Napoleon Bonaparte was admitted to the French military academy at Brienne and later to the École Militaire in Paris — institutions that trained the French aristocracy's sons. He was not of that aristocracy. He was Corsican, of minor Italian nobility, and he spoke French with an accent that his classmates mocked. He learned the system from the inside, mastered it completely, and spent the remainder of his life demonstrating what a person of his abilities could accomplish once the old gatekeepers were removed.

Adolf Hitler's case is more complex but structurally similar. His applications to the Vienna Academy of Fine Arts were rejected twice. He spent years in Vienna absorbing the political culture of a declining empire, close enough to its intellectual and artistic life to understand its codes and hierarchies, permanently excluded from the credentialed class he had sought to join. The psychological residue of that rejection — the combination of genuine talent, perceived entitlement, and institutional rebuff — became a defining feature of his political personality.

These are famous examples. The pattern behind them is not famous enough.

What Partial Inclusion Produces

There is a specific psychological dynamic that distinguishes partial inclusion from complete exclusion. The person who was never admitted to the elite institution has no particular stake in its internal logic. The person who was fully admitted and successfully integrated has every reason to defend that logic. But the person who was admitted far enough to internalize the institution's self-understanding — who learned to see the world through its categories, who absorbed its sense of its own importance — and then was excluded from its highest rewards carries a uniquely potent combination of attributes.

They know the system's language. They understand its vulnerabilities. They have experienced its injustices from the inside rather than merely theorizing about them from the outside. And they have a personal grievance that is simultaneously genuine and amenable to political generalization — because the system that excluded them almost certainly excluded many others, and those others are a constituency.

The partially included person does not need to invent a critique of the existing order. They lived it. Their biography is their argument.

The American Instances

American political history offers its own examples, though they tend to be less dramatic than the European cases — a reflection, perhaps, of the relative robustness of American democratic institutions rather than the absence of the underlying dynamic.

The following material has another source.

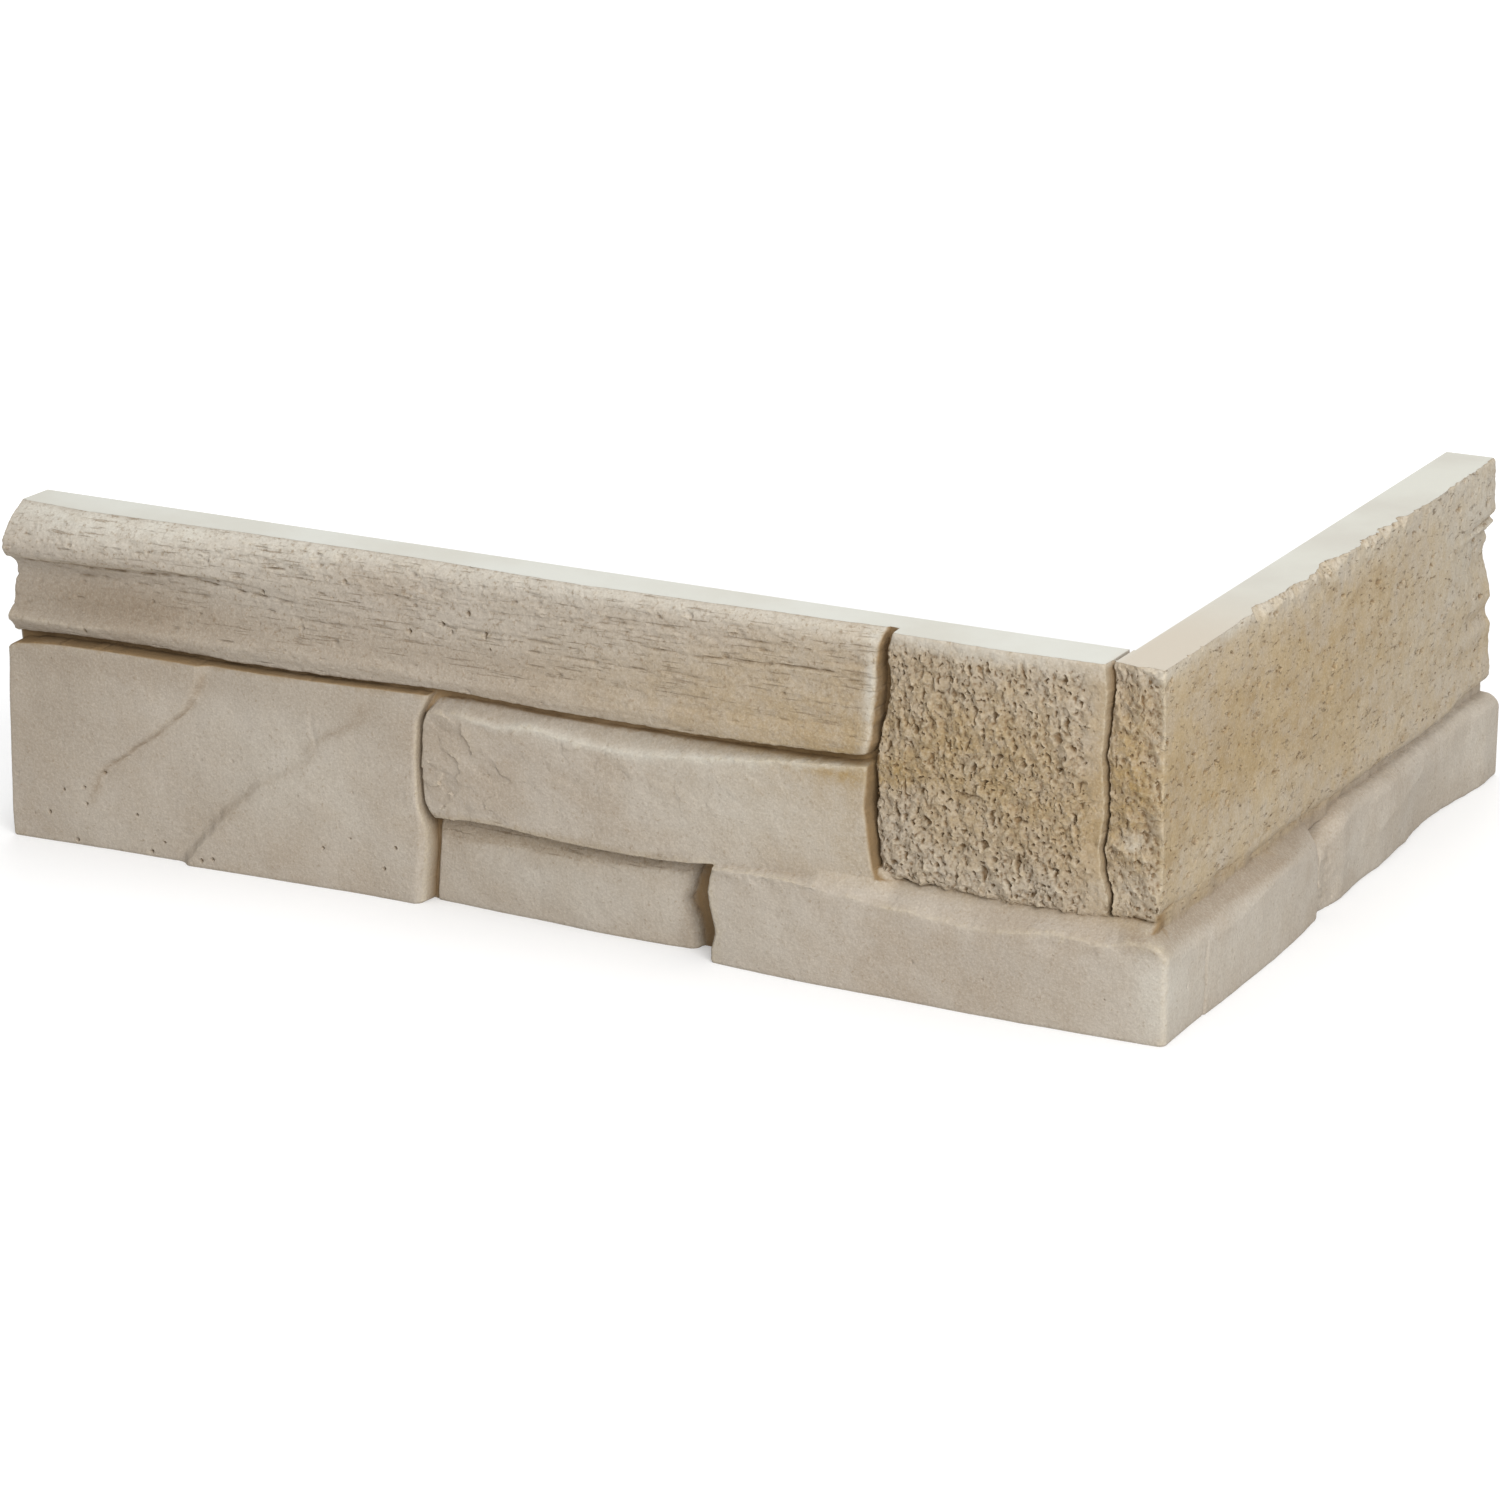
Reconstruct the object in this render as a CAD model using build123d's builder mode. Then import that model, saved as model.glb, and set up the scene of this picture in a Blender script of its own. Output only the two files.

Huey Long of Louisiana was educated as a lawyer, passed the bar through an accelerated examination, and entered a political system in which the established legal and business aristocracy of the state controlled access to meaningful power. His populism was not the populism of someone who had never encountered that aristocracy. It was the populism of someone who had encountered it intimately, understood its mechanisms, and decided to dismantle it using the very procedural tools it had designed for its own protection.

Joseph McCarthy attended Marquette University on a scholarship, earned a law degree, and entered Wisconsin politics as an outsider to the established Republican party structure. His eventual strategy — weaponizing the machinery of congressional investigation against the very Eastern establishment that had always regarded him as a provincial interloper — was not random aggression. It was a precise application of insider knowledge in service of outsider grievance.

The pattern appears across the political spectrum and across historical periods with a regularity that should give pause.

The Admissions Problem

If this analysis is correct, it has an uncomfortable implication for how democratic societies think about the design of their institutions. The conventional wisdom on elite gatekeeping tends to focus on the injustice done to those who are excluded — and that injustice is real and worth addressing on its own terms. But the historical record suggests an additional concern: the specific danger created by institutions that are selective enough to generate a partially included class but not equitable enough to integrate that class fully.

The Ivy League that admits a brilliant student on scholarship and then makes him feel like a guest in someone else's house. The military academy that trains an exceptional officer and then watches the promotion system favor connections over competence. The political party that welcomes a gifted organizer but reserves its real deliberations for a smaller circle. Each of these institutions is manufacturing, at some rate, exactly the psychological profile that history has identified as most likely to turn against the system from within.

This is not an argument for closing the gates. Closed gates produce different, and in some ways more straightforward, forms of political instability. It is an argument for recognizing that half-open gates may be the most dangerous configuration of all.

Reading the Anteroom

The practical difficulty is that the partially included person is, almost by definition, not easy to identify as a threat. They are credentialed. They speak the language. They operate within recognized institutions. Their grievance has not yet found its political vehicle. The authoritarian demagogue in waiting often looks, at the moment of their partial inclusion, like exactly the kind of talented outsider that a healthy meritocracy should be absorbing.

What history suggests is that the moment of exclusion — the rejection letter, the promotion denied, the inner circle that never quite opens — is worth watching carefully. Not because everyone who experiences it becomes dangerous, but because the record of five thousand years indicates that the people who do become dangerous almost always experienced it first.

Democracies that want to understand their own future would do well to pay attention to who is waiting in the anteroom, and whether they have been waiting long enough to start taking measurements.